Businesses in Scotland can see through the Scottish Government’s attempts to lay the blame for these economic failures at the door of ­Westminster. Even Holyrood’s key Economy, Energy and Fair Work Committee has proposed a bill which would limit pre-release access to key economic data for Scottish Ministers and their officials, presumably for the reason that this will give them less time to spin bad news into good and to allow a more realistic picture of the Scottish economy to emerge.

With such a litany of failure, along with the Yes movement’s inability to address fundamental economic questions in 2014, there can be little surprise that appetite from the business community for further constitutional upheaval is thin on the ground.

Businesses across the UK are already telling us anecdotally that investment in Scotland is subdued and that is borne out further by ­comments from the Scottish Fiscal Commission. What companies in Scotland want to see from the ­Scottish Government is a focus on the economy and getting the best Brexit deal for Scotland as opposed to another independence referendum.

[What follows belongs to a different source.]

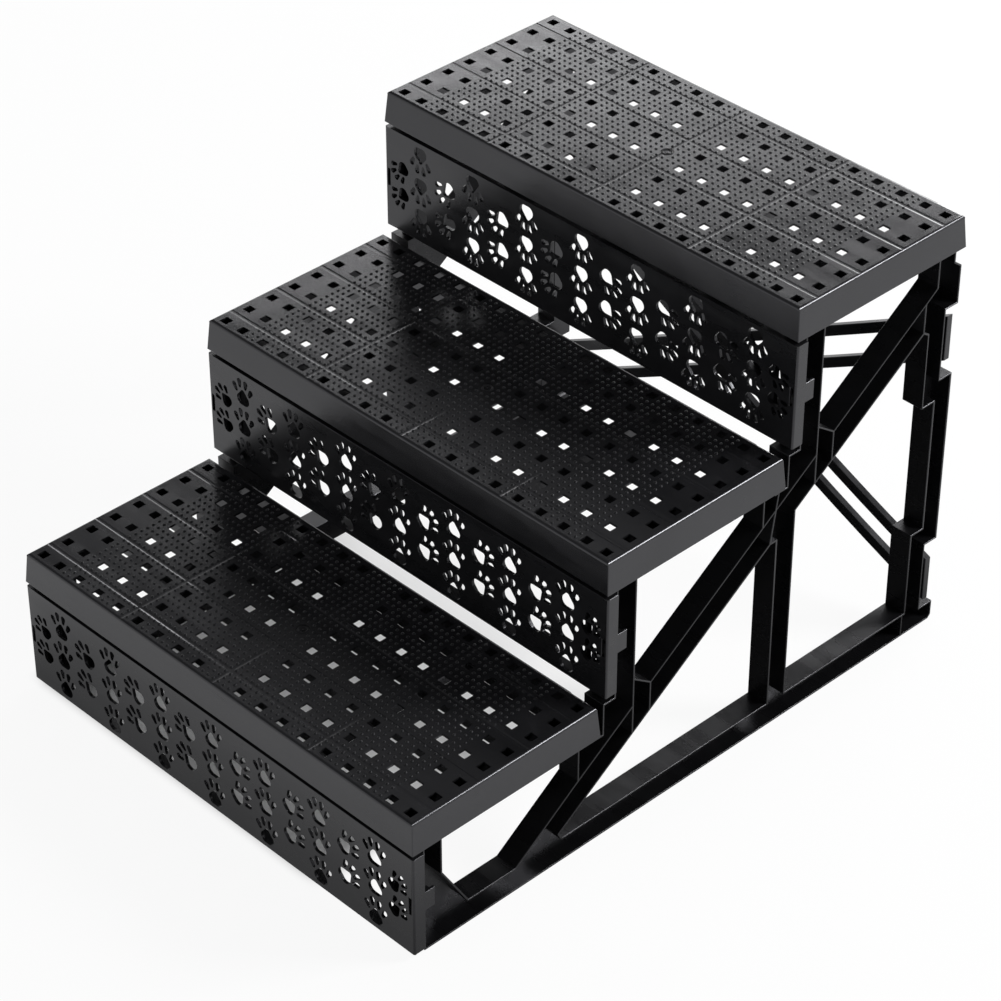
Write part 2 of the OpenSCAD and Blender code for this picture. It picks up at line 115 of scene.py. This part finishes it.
class Tree:
    """A node tree, built from empty. What a node's input is given is a number, a colour, a word
    or the output of another node."""

    def __init__(self, tree):
        self.nodes, self.links = tree.nodes, tree.links
        self.nodes.clear()

    def add(self, kind, inputs=None, **settings):
        node = self.nodes.new(kind)
        for key, value in settings.items():
            setattr(node, key, value)
        for key, value in (inputs or {}).items():
            if isinstance(value, bpy.types.NodeSocket):
                self.links.new(value, node.inputs[key])
            else:
                node.inputs[key].default_value = value
        return node

    def math(self, operation, a, b):
        return self.add("ShaderNodeMath", {0: a, 1: b}, operation=operation).outputs["Value"]

    def product(self, a, b):
        return self.math("MULTIPLY", a, b)

    def map(self, value, low, high, start=0.0, end=1.0, kind="LINEAR"):
        """From low where the value is start, to high where it is end."""
        return self.add("ShaderNodeMapRange", {
            "Value": value, "From Min": start, "From Max": end, "To Min": low, "To Max": high,
        }, interpolation_type=kind).outputs["Result"]

    def step(self, value, start, end):
        """Smooth step from 0 at start to 1 at end."""
        return self.map(value, 0.0, 1.0, start, end, "SMOOTHSTEP")

    def noise(self, where, scale, detail=3.0, rough=0.55, stretch=None):
        if stretch:
            stretched = self.add("ShaderNodeMapping", {"Vector": where, "Scale": stretch})
            where = stretched.outputs["Vector"]
        return self.add("ShaderNodeTexNoise", {
            "Vector": where, "Scale": scale, "Detail": detail, "Roughness": rough,
        }).outputs["Fac"]

    def ramp(self, value, colors, places=(0.0, 1.0)):
        node = self.add("ShaderNodeValToRGB", {"Fac": value})
        for element, color, place in zip(node.color_ramp.elements, colors, places):
            element.position = place
            element.color = color
        return node.outputs["Color"]

    def bump(self, height, distance, **below):
        return self.add("ShaderNodeBump", {
            "Strength": 1.0, "Distance": distance, "Height": height, **below,
        }).outputs["Normal"]

    def mix_shader(self, share, a, b):
        return self.add("ShaderNodeMixShader", {"Fac": share, 1: a, 2: b}).outputs["Shader"]

    def sees_white(self, path):
        """1 for the rays that see the white background: camera, glossy and transmission."""
        either = self.math("MAXIMUM", path["Is Camera Ray"], path["Is Glossy Ray"])
        return self.math("MAXIMUM", either, path["Is Transmission Ray"])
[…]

We all know that business hates uncertainty and whilst many ­businesses are demonstrating enough resilience to deal with some short-term upheaval, I fear that many are ill-prepared to deal with the long-term constitutional uncertainty which continues to exist here in Scotland.

Such uncertainty will only end when the First Minister has the will to stand up to the more radical ­elements of the Yes movement whose pursuit of independence at all costs stands to damage the economy to the ­detriment of individuals and families up and down the land.

Struan Stevenson, chief ­executive of Scottish Business UK.